Dış haberler verilirken Ortadoğu’ya ilişkin olanlar çoğu kez şöyle başlardı “Yarı resmi El-Ahram gazetesinin haberine göre...” Bu “Yarı resmi” teriminin, gazetenin adlarından birisi olduğunu sanırdım.
Vatan Cephesi'ne iltihaklar (!)
Yukarıda anlattıklarım, radyonun özlediğim yanları idi. Ama bir de işin siyasi boyutu vardı. Demokrat Parti son devrinde Vatan Cephesi diye bir oluşum çıkarmıştı. Milleti, “Vatan Cephesi ve diğerleri” olarak iki kampa bölmüşlerdi. Devletin radyosu da iktidar partisinin borazanı haline gelmişti. Haber bültenlerinde şöyle bir anonsla başlayan bir uzun liste okunurdu. “Muhalefet partilerinin tutumunu benimsemeyerek partilerinden istifalar ve Vatan Cephesi’ne iltihaklar devam ediyor.”Listelerin genelde nüfus kütüklerinden alındığı ve aynen okunduğu söylenirdi. Nüfus kütükleri de tam güncel olmadığından, bazen ölenlerin isimlerinin bile okunduğu, onların da Vatan Cephesi’ne geçtiği görülürdü.
Mühür kimdeyse...
Radyo, adeta iktidar mührünün saklandığı yerdi. İktidarı ele geçirmek isteyenler, önce radyo evini işgal ederdi. 27 Mayıs sabahı, radyodaki “Bir kardeş kavgasına meydan vermemek için Türk Silahlı Kuvvetleri idareye el koymuştur” sesi ile uyanmıştık.

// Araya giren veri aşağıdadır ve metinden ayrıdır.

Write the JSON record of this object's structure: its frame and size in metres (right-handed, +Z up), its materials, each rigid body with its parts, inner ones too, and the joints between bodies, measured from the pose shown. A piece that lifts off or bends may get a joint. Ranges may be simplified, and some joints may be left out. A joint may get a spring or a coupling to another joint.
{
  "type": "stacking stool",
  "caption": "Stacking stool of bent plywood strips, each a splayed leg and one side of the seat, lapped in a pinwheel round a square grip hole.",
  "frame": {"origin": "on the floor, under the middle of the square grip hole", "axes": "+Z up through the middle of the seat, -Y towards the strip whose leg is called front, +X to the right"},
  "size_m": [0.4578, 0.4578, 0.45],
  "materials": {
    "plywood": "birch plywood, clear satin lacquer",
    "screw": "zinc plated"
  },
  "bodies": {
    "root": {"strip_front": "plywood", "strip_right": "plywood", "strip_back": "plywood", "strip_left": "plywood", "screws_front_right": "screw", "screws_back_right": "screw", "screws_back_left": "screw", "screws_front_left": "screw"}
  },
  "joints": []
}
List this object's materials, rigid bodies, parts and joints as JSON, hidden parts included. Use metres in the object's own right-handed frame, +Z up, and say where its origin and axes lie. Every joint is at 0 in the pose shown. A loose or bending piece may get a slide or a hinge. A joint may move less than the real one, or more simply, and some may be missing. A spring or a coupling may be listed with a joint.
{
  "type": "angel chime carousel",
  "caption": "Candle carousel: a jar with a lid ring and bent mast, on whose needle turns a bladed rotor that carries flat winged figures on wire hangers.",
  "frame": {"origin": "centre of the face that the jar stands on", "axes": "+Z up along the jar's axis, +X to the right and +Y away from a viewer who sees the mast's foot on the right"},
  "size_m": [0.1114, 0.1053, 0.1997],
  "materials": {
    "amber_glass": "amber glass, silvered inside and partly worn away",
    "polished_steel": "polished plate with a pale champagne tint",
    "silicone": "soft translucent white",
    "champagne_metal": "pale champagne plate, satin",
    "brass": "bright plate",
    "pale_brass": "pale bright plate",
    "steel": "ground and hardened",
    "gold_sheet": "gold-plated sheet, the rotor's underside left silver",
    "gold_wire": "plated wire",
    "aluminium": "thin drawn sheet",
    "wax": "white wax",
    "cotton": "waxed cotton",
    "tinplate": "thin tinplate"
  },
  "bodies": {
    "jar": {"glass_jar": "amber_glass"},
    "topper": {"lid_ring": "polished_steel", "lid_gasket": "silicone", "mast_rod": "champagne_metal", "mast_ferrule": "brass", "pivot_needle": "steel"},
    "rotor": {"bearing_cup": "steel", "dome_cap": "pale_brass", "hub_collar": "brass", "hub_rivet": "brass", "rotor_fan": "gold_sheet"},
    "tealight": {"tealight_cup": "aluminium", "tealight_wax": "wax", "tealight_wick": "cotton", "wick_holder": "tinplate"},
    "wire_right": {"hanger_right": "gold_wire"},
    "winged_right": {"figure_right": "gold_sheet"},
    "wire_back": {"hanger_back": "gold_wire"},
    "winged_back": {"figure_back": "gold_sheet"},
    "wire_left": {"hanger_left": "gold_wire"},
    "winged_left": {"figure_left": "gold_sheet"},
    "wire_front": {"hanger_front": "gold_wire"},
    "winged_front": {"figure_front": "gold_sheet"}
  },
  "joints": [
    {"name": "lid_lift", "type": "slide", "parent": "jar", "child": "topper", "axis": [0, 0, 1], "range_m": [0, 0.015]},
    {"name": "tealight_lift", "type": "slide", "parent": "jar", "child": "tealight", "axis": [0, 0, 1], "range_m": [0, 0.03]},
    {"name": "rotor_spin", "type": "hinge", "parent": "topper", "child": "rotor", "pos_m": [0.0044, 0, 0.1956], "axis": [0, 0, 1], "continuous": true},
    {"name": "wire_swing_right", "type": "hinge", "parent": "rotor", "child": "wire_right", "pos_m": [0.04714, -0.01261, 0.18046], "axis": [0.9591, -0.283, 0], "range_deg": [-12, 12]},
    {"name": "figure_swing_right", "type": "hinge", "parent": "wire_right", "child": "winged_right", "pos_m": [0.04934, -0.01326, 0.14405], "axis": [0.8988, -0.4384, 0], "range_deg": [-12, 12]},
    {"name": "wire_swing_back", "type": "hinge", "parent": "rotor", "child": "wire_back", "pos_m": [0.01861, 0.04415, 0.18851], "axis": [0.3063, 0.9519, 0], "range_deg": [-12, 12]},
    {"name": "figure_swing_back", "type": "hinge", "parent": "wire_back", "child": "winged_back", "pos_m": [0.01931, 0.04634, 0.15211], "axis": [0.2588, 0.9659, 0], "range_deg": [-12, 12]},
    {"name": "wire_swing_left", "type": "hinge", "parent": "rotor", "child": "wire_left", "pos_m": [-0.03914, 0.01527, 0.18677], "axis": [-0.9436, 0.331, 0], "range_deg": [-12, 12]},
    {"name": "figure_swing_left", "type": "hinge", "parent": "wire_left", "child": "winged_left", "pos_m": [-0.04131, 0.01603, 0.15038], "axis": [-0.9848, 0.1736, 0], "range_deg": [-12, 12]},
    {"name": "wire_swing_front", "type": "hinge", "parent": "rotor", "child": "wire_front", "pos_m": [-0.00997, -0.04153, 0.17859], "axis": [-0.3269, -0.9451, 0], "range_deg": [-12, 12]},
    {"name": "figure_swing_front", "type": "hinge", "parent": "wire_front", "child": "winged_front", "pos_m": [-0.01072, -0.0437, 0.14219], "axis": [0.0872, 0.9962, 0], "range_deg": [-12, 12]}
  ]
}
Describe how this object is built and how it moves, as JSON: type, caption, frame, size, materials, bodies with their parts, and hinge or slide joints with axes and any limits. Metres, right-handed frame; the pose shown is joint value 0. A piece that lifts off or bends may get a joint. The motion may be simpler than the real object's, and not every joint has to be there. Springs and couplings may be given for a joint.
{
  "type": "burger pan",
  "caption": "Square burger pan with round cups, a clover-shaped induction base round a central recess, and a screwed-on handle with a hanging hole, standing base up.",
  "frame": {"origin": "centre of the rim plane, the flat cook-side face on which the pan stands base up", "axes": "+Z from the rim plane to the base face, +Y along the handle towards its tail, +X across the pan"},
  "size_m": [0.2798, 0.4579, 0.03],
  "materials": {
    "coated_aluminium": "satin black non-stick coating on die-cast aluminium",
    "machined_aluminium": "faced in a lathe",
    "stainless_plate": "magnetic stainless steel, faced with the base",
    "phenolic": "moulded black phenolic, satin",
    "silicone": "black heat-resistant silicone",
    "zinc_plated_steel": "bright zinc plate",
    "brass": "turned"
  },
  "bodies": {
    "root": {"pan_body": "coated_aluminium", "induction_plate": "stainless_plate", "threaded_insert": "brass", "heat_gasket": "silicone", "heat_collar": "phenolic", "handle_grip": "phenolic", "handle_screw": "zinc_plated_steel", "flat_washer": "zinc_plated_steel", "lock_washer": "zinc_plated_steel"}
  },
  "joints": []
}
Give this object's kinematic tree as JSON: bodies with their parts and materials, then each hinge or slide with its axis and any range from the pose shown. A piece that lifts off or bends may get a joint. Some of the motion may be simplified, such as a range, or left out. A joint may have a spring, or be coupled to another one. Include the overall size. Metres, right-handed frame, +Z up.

Devlet radyosu, her devirde iktidarın sesi oldu. Demokrat Parti zamanı Vatan Cephesi’ne iltihak listesi yayınlayan radyo, bu kez de “sabık ve sakıt” iktidar diye diye Yassıada’daki mahkemeleri yayınlıyordu.
Sonuç
Aradan bunca yıl, yarım asırdan fazla bir zaman geçti. Teknoloji değişti. Yaşamımıza televizyon girdi. Ama sistem aynı; anlayış hala değişmedi. Kim iktidarda ise yayınlarda onun düdüğü çalınıyor.
Not: Gençlik ve Spor Bayramınız kutlu olsun.